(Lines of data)
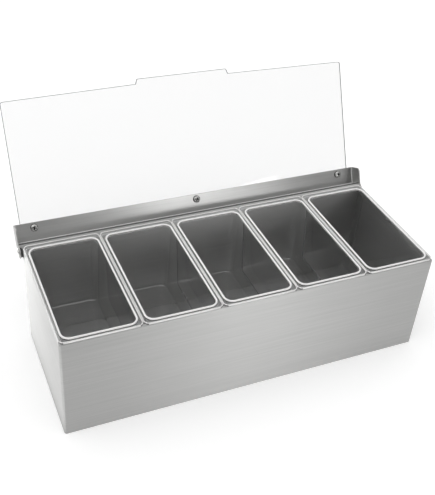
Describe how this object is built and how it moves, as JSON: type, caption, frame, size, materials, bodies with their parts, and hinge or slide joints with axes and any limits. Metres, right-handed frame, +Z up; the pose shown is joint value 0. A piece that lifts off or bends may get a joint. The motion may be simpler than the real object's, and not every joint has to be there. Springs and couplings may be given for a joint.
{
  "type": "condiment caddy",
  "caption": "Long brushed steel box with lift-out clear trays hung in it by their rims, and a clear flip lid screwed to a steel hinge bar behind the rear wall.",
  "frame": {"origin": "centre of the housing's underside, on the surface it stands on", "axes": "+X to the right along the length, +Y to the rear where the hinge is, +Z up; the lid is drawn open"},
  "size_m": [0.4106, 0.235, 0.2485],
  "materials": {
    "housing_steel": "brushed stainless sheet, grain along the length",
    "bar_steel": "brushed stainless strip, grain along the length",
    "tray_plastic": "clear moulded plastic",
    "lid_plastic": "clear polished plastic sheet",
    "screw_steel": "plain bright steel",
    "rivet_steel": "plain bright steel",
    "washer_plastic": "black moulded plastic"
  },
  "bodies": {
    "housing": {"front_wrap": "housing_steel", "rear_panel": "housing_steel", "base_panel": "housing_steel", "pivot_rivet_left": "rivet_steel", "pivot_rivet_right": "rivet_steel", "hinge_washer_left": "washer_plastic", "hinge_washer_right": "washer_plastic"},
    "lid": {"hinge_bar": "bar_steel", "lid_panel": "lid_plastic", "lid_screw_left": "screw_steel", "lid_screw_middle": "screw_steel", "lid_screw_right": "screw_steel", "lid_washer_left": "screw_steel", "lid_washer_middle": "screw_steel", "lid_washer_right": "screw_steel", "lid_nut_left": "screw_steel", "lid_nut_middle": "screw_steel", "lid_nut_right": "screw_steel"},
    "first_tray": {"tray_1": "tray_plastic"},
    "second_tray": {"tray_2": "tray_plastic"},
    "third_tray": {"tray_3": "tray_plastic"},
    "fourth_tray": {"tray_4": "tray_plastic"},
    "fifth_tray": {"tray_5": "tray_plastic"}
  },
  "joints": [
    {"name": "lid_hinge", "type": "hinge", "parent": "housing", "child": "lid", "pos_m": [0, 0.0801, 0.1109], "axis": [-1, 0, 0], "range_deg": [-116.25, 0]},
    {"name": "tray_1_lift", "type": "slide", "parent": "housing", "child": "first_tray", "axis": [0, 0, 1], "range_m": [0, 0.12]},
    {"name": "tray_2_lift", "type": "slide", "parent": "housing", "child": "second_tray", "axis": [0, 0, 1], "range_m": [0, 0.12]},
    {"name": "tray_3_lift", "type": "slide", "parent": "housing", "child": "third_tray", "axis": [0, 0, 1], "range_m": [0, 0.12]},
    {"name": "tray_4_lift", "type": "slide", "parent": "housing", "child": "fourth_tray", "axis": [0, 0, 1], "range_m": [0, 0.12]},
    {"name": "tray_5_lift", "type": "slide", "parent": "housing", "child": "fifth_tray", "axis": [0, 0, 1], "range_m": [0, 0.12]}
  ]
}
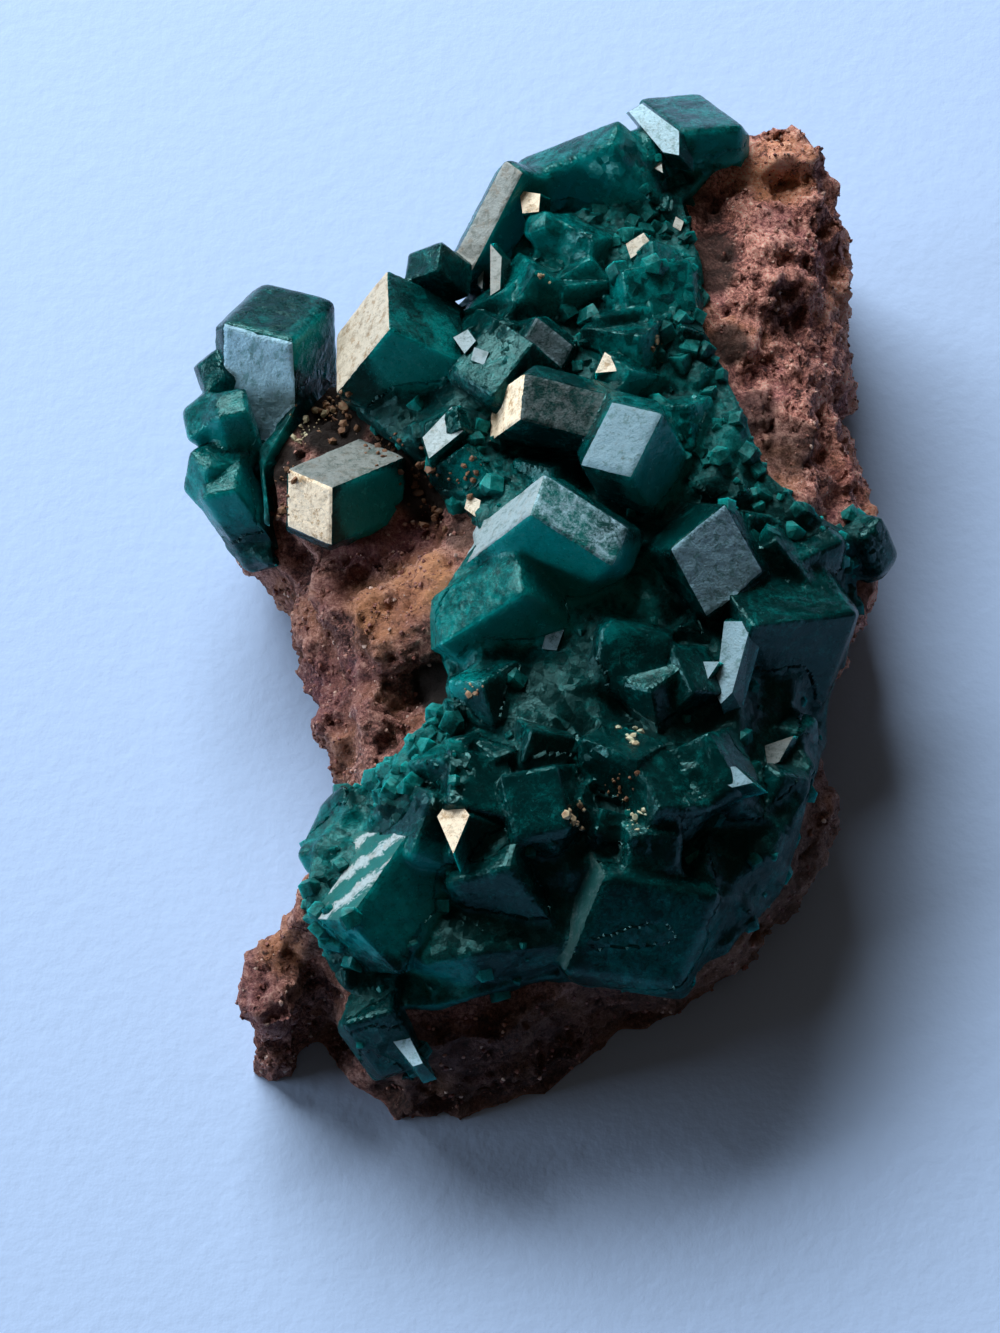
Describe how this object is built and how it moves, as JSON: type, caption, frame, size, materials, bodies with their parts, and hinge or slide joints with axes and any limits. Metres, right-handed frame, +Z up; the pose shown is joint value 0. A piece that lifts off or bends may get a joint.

WHAT IS EXPECTED
Give a word-for-word copy of the records.

SOLUTION FOR THIS TASK
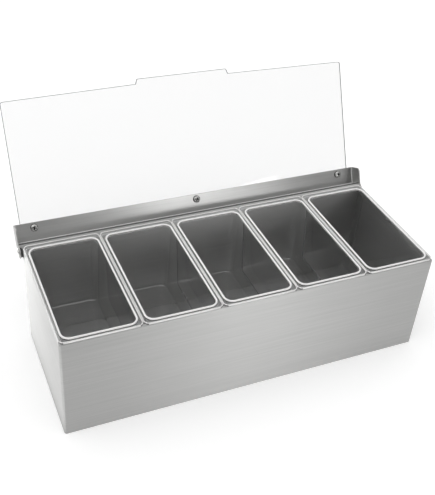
Describe how this object is built and how it moves, as JSON: type, caption, frame, size, materials, bodies with their parts, and hinge or slide joints with axes and any limits. Metres, right-handed frame, +Z up; the pose shown is joint value 0. A piece that lifts off or bends may get a joint. The motion may be simpler than the real object's, and not every joint has to be there. Springs and couplings may be given for a joint.
{
  "type": "condiment caddy",
  "caption": "Long brushed steel box with lift-out clear trays hung in it by their rims, and a clear flip lid screwed to a steel hinge bar behind the rear wall.",
  "frame": {"origin": "centre of the housing's underside, on the surface it stands on", "axes": "+X to the right along the length, +Y to the rear where the hinge is, +Z up; the lid is drawn open"},
  "size_m": [0.4106, 0.235, 0.2485],
  "materials": {
    "housing_steel": "brushed stainless sheet, grain along the length",
    "bar_steel": "brushed stainless strip, grain along the length",
    "tray_plastic": "clear moulded plastic",
    "lid_plastic": "clear polished plastic sheet",
    "screw_steel": "plain bright steel",
    "rivet_steel": "plain bright steel",
    "washer_plastic": "black moulded plastic"
  },
  "bodies": {
    "housing": {"front_wrap": "housing_steel", "rear_panel": "housing_steel", "base_panel": "housing_steel", "pivot_rivet_left": "rivet_steel", "pivot_rivet_right": "rivet_steel", "hinge_washer_left": "washer_plastic", "hinge_washer_right": "washer_plastic"},
    "lid": {"hinge_bar": "bar_steel", "lid_panel": "lid_plastic", "lid_screw_left": "screw_steel", "lid_screw_middle": "screw_steel", "lid_screw_right": "screw_steel", "lid_washer_left": "screw_steel", "lid_washer_middle": "screw_steel", "lid_washer_right": "screw_steel", "lid_nut_left": "screw_steel", "lid_nut_middle": "screw_steel", "lid_nut_right": "screw_steel"},
    "first_tray": {"tray_1": "tray_plastic"},
    "second_tray": {"tray_2": "tray_plastic"},
    "third_tray": {"tray_3": "tray_plastic"},
    "fourth_tray": {"tray_4": "tray_plastic"},
    "fifth_tray": {"tray_5": "tray_plastic"}
  },
  "joints": [
    {"name": "lid_hinge", "type": "hinge", "parent": "housing", "child": "lid", "pos_m": [0, 0.0801, 0.1109], "axis": [-1, 0, 0], "range_deg": [-116.25, 0]},
    {"name": "tray_1_lift", "type": "slide", "parent": "housing", "child": "first_tray", "axis": [0, 0, 1], "range_m": [0, 0.12]},
    {"name": "tray_2_lift", "type": "slide", "parent": "housing", "child": "second_tray", "axis": [0, 0, 1], "range_m": [0, 0.12]},
    {"name": "tray_3_lift", "type": "slide", "parent": "housing", "child": "third_tray", "axis": [0, 0, 1], "range_m": [0, 0.12]},
    {"name": "tray_4_lift", "type": "slide", "parent": "housing", "child": "fourth_tray", "axis": [0, 0, 1], "range_m": [0, 0.12]},
    {"name": "tray_5_lift", "type": "slide", "parent": "housing", "child": "fifth_tray", "axis": [0, 0, 1], "range_m": [0, 0.12]}
  ]
}
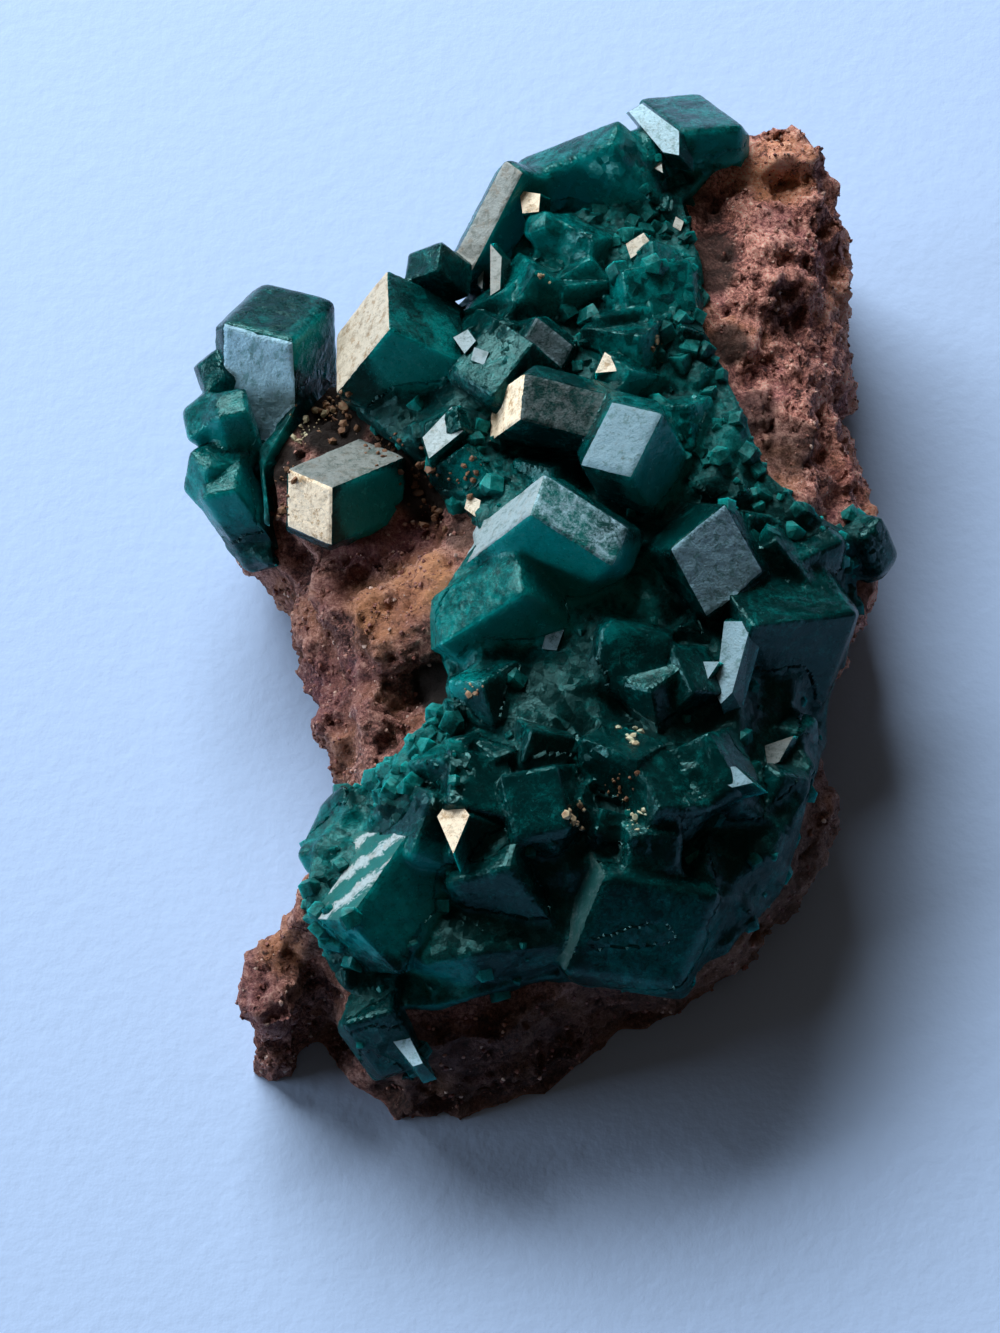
Describe how this object is built and how it moves, as JSON: type, caption, frame, size, materials, bodies with their parts, and hinge or slide joints with axes and any limits. Metres, right-handed frame, +Z up; the pose shown is joint value 0. A piece that lifts off or bends may get a joint.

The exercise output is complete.